At Walmart, that meant explaining to employees at every level where they fit into the larger transformation.

“When you connect people to the vision, you get their heart and their minds,” Wyche said. “You create that followership, and they can see what’s in it for them.”

Wyche says too many companies focus on mission statements and short-term results instead. He has a chapter in his book built around one idea in particular.

“People follow leaders, not instructions,” Wyche said.

The listening gap

Wyche says most leaders simply don’t make time to listen, and that listening is a discipline that has to be practiced deliberately.

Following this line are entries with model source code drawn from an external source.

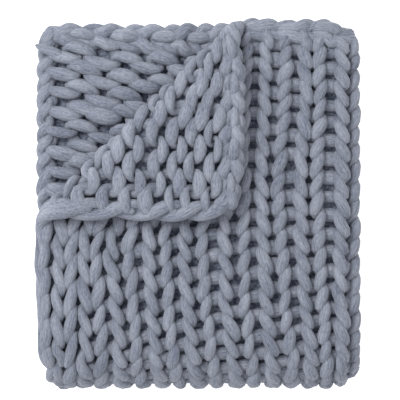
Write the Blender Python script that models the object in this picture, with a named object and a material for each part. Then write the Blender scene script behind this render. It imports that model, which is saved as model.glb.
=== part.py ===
"""Chunky knit blanket: one throw of thick yarn, folded to a quarter, its top corner turned back.

The cloth is one solid. It is laid out flat by columns and rows of stitches, then bent round a fold on
the right, a fold at the near side and a slanting fold at the far left corner. Lengths are in metres.
The near side is -Y, the far side +Y, and the blanket rests on z = 0.
"""

import bpy
import numpy as np

LAYER_PITCH = 0.044
CLOTH_THICKNESS = 0.038
COLUMNS = 18
FIRST_ROW = -1.0
LAST_ROW = 37.0

LEFT_X = -0.323
RIGHT_TURN_X = 0.288
NEAR_TURN_Y = -0.261
NEAR_TURN_LENGTH = 0.300
NEAR_TURN_EXTRA = 0.029
FAR_Y = 0.369

PLACE_SHIFT = (-0.0029947, 0.005495)

CORNER_POINT = (-0.1024, 0.1476)
CORNER_NORMAL = (-0.699, 0.715)

STITCH_CREST = 0.005
STITCH_GROOVE = 0.006
PURL_CREST = 0.004
PURL_GROOVE = 0.004
LEG_DROP_ROWS = 1.3
EDGE_ROUNDING = 0.026
EDGE_LEAST = 0.35

# How far each column's middle lies from the left edge, at some rows. Lengths in millimetres.
COLUMN_MIDDLES = {
    "row": [-1, 4, 8, 10, 14, 17, 22],
    "mm_from_left": [
        [34, 102, 170, 236, 304, 372, 444, 520, 590],
        [34, 102, 170, 236, 304, 372, 434, 516, 590],
        [34, 100, 162, 226, 294, 366, 432, 504, 586],
        [32, 84, 130, 204, 276, 354, 436, 508, 588],
        [30, 88, 144, 208, 280, 356, 440, 520, 592],
        [28, 80, 151, 223, 295, 374, 454, 534, 599],
        [36, 106, 177, 248, 319, 390, 461, 532, 600],
    ],
}
RIGHT_COLUMNS_START = 641
RIGHT_COLUMN_WIDTH = 71.5
CORNER_ROWS = [-1, 0, 1, 2]
CORNER_INSETS = [22, 10, 3, 0]

# How far each row lies from the far edge line along the cloth, by column. Lengths in millimetres.
ROW_PLACES = {
    "column_middle": [0.0, 0.5, 1.5, 2.5, 3.5, 4.5, 5.5, 6.5, 7.5, 8.5, 9.1, 12.0, 15.0, 16.5, 17.5, 18.0],
    "row": [-1, 0, 2, 4, 6, 8, 10, 12, 14, 15, 17, 20, 37],
    "mm_from_far": [
        [2, 22, 92, 174, 264, 366, 476, 580, 684, 735, 814, 930, 1532],
        [-16, 16, 92, 174, 264, 366, 476, 580, 684, 735, 814, 930, 1532],
        [-22, 14, 90, 168, 254, 348, 452, 556, 661, 721, 800, 918, 1532],
        [-22, 14, 90, 168, 254, 350, 454, 552, 640, 685, 768, 888, 1532],
        [-20, 16, 92, 168, 252, 342, 440, 528, 612, 654, 721, 840, 1532],
        [-14, 20, 96, 172, 252, 336, 424, 504, 590, 630, 714, 824, 1532],
        [-6, 26, 100, 172, 248, 328, 410, 494, 578, 614, 698, 802, 1532],
        [0, 32, 96, 166, 248, 330, 410, 484, 574, 612, 695, 800, 1532],
        [0, 40, 106, 176, 246, 334, 406, 484, 566, 604, 678, 788, 1532],
        [0, 40, 112, 190, 258, 332, 410, 482, 554, 590, 660, 772, 1532],
        [14, 44, 114, 190, 262, 338, 415, 490, 565, 602, 675, 786, 1532],
        [2, 40, 114, 190, 268, 344, 420, 498, 576, 614, 690, 800, 1532],
        [2, 40, 116, 194, 272, 348, 424, 502, 580, 618, 694, 804, 1532],
        [8, 42, 118, 196, 274, 350, 427, 504, 582, 620, 697, 807, 1532],
        [16, 46, 120, 198, 276, 352, 430, 506, 584, 622, 700, 810, 1532],
        [30, 54, 124, 200, 276, 352, 430, 506, 584, 622, 700, 810, 1532],
    ],
}


def column_place(column, row):
    """Distance from the left free edge along the cloth, in metres, for a column and row."""
    rows = np.array(COLUMN_MIDDLES["row"], float)
    table = np.array(COLUMN_MIDDLES["mm_from_left"], float)
    middles = np.stack([np.interp(row, rows, table[:, k]) for k in range(table.shape[1])])
    first = np.interp(row, CORNER_ROWS, CORNER_INSETS)[None]
    nose = np.full_like(first, RIGHT_COLUMNS_START)
    last = nose + (COLUMNS - 9) * RIGHT_COLUMN_WIDTH - first
    values = np.concatenate([first, middles, nose, last])
    knots = np.concatenate([[0.0], np.arange(9) + 0.5, [9.0, float(COLUMNS)]])
    return interpolate_knots(column, knots, values) / 1000


def interpolate_knots(place, knots, values):
    """Linear reading of values (one line per knot) at each place."""
    lower = np.clip(np.searchsorted(knots, place, side="right") - 1, 0, len(knots) - 2)
    share = (place - knots[lower]) / (knots[lower + 1] - knots[lower])
    index = np.arange(len(place))
    return values[lower, index] * (1 - share) + values[lower + 1, index] * share


def row_place(column, row):
    """Distance from the far edge line along the cloth, in metres, for a column and row."""
    knots = np.array(ROW_PLACES["column_middle"], float)
    rows = np.array(ROW_PLACES["row"], float)
    table = np.array(ROW_PLACES["mm_from_far"], float)
    values = np.stack([np.interp(row, rows, line) for line in table])
    return interpolate_knots(np.clip(column, knots[0], knots[-1]), knots, values) / 1000


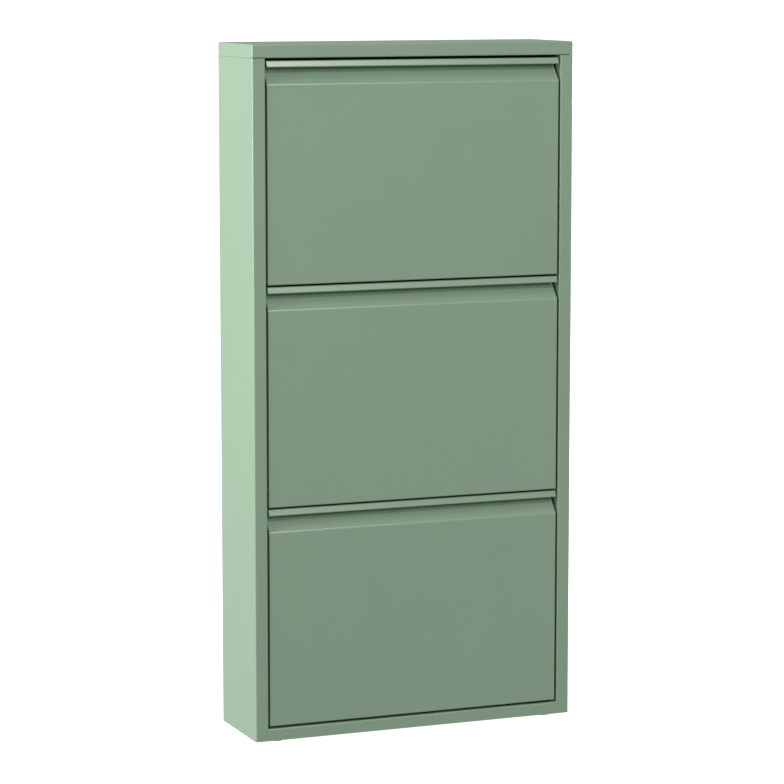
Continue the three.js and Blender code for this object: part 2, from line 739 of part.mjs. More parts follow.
const cabinet = new THREE.Group();
cabinet.add(carcass());
LEVELS.forEach((_, level) => cabinet.add(compartment(level)));

export default cabinet;
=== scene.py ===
"""The looks of a slim steel shoe cabinet with three tip-out flaps, built round its CAD frame.

Every CAD node is replaced by a finer piece in the same place: folded sheet with round bends, turned
pins and studs, moulded feet. Outlines are in millimetres, in the row frame: +X right, +Y back, +Z up.
Those of a flap count their heights from the flap's lower edge. Objects are made in metres.
"""

import json
import math

import bmesh
import bpy
from mathutils import Matrix, Vector
from mathutils.geometry import tessellate_polygon


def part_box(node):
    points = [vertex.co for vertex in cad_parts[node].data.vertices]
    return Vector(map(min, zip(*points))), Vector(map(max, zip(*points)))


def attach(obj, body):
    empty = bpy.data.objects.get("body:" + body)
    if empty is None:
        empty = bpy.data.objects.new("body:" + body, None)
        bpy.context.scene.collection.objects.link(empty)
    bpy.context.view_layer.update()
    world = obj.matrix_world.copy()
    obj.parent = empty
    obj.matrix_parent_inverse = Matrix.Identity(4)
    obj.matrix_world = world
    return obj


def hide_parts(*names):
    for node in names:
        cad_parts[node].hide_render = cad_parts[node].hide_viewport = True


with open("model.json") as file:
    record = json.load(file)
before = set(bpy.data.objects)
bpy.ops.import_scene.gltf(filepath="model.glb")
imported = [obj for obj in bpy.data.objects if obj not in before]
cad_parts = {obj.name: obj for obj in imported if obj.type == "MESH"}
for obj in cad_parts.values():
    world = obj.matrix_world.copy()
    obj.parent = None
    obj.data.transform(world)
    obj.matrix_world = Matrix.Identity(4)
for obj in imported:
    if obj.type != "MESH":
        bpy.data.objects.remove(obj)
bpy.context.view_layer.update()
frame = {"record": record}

MM = 0.001
RECORD = frame["record"]
BODY_OF = {node: body for body, nodes in RECORD["behaviour"]["bodies"].items() for node in nodes}


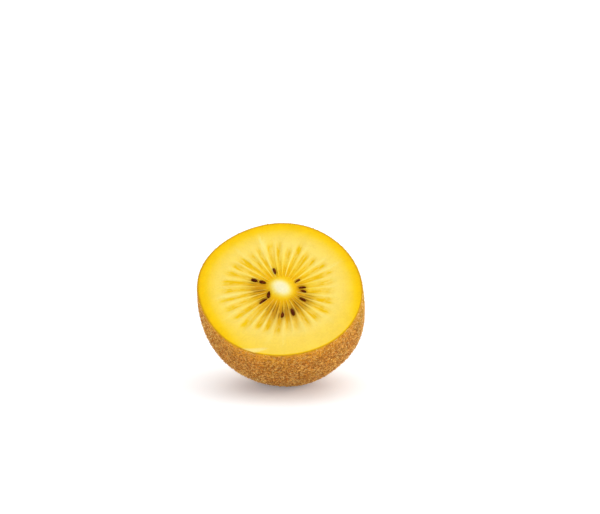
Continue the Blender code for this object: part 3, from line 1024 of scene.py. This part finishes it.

When he was working in stores, he said he would regularly ask employees two direct questions: What are the three things I’m asking you to do that make no sense at all? And if you had my job, what three things would you do differently?

“Those questions just really open up a floodgate of answers and innovation that you’d be surprised at,” Wyche said.

That same people-first approach applies as AI reshapes the workplace. Wyche says leaders should remind teams that while AI is here to stay, it is still only a tool. People will still be needed to manage it, apply judgment and bring the human connection that technology cannot replace.

“AI is a great tool, but at the end of the day, you need someone managing that tool,” Wyche said.

Planting trees you’ll never sit under

The final chapter of Uncommon Leadership is called “Planting Trees You’ll Never Sit Under,” and Wyche says it reflects the question he asked himself as his own career wound down: what did he want to be remembered for?

“I want to be remembered as someone who valued people and appreciated that the most important thing on my balance sheet was human capital.”

He says a leader’s job isn’t just to lead the team in front of them today. It’s to develop people who go on to extend that leadership long after the leader is gone.